▶ [Dataset content]:

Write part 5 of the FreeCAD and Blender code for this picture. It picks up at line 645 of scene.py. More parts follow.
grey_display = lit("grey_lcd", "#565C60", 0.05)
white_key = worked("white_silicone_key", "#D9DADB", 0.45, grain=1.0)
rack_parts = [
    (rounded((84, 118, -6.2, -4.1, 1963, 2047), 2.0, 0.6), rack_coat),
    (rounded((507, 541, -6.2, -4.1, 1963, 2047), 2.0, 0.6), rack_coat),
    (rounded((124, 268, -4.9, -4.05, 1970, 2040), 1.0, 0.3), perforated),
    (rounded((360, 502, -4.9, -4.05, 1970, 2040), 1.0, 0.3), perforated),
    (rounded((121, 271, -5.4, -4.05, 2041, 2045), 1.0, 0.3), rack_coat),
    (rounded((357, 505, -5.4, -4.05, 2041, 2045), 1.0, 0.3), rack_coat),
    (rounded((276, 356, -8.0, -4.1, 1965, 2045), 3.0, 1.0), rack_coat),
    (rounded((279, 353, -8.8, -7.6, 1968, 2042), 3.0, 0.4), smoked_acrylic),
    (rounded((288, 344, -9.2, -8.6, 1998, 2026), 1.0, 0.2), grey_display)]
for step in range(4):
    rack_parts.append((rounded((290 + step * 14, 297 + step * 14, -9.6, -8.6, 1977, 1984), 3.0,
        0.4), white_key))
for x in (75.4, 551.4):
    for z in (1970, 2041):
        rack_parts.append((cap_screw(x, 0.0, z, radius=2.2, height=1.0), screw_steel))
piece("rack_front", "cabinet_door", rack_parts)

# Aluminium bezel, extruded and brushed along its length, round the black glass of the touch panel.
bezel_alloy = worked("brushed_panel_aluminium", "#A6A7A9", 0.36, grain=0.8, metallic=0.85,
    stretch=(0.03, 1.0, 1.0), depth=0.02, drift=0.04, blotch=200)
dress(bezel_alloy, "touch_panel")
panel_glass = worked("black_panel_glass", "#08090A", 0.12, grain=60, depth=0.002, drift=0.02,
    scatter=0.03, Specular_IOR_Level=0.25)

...

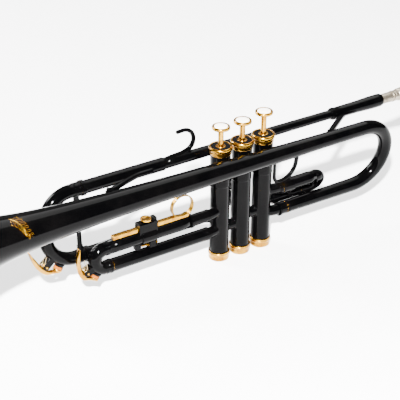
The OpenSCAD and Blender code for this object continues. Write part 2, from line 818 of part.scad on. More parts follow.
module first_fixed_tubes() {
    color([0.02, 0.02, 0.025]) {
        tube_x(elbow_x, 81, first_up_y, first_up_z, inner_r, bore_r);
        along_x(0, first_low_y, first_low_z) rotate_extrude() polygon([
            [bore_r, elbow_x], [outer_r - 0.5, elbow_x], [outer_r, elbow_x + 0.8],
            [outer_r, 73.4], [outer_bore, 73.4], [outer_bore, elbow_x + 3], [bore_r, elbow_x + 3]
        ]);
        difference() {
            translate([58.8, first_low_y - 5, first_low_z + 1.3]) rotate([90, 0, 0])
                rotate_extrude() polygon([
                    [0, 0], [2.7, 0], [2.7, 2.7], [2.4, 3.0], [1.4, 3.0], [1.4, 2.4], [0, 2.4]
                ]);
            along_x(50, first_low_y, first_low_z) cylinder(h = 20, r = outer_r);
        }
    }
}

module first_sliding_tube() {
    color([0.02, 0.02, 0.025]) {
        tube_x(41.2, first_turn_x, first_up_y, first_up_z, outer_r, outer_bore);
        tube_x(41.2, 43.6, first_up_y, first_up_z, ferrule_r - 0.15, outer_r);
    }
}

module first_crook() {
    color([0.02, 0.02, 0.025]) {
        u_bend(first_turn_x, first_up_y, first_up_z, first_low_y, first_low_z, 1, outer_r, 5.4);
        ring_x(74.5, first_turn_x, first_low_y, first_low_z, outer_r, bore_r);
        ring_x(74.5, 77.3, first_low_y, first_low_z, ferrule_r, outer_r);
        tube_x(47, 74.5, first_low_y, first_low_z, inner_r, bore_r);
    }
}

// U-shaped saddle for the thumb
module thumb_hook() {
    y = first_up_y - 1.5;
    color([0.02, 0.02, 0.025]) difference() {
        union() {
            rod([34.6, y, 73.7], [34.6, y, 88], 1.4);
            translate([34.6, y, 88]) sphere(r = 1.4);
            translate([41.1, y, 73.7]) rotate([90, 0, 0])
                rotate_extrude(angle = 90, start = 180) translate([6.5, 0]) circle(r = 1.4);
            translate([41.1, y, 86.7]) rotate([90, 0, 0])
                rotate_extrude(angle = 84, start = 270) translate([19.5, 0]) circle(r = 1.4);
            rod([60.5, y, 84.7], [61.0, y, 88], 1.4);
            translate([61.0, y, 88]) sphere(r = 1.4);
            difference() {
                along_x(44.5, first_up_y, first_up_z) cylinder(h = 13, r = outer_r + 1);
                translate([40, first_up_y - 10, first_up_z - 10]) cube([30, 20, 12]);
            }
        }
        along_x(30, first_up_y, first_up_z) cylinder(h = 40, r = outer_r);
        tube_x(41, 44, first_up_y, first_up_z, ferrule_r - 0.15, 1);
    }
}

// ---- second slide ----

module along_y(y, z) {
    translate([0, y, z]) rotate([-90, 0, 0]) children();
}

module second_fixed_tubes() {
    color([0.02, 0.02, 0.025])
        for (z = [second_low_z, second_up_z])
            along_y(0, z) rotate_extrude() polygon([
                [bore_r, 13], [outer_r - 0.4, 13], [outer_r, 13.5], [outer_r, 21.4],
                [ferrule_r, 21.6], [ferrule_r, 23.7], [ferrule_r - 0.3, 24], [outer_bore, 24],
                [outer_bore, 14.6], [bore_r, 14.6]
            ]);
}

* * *

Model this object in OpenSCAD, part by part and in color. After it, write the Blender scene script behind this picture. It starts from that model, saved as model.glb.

▶ [What you will do]: Above are the records; copy every line in them that holds the word "OpenSCAD".

▶ [Finished exercise]:
The OpenSCAD and Blender code for this object continues. Write part 2, from line 818 of part.scad on. More parts follow.
Model this object in OpenSCAD, part by part and in color. After it, write the Blender scene script behind this picture. It starts from that model, saved as model.glb.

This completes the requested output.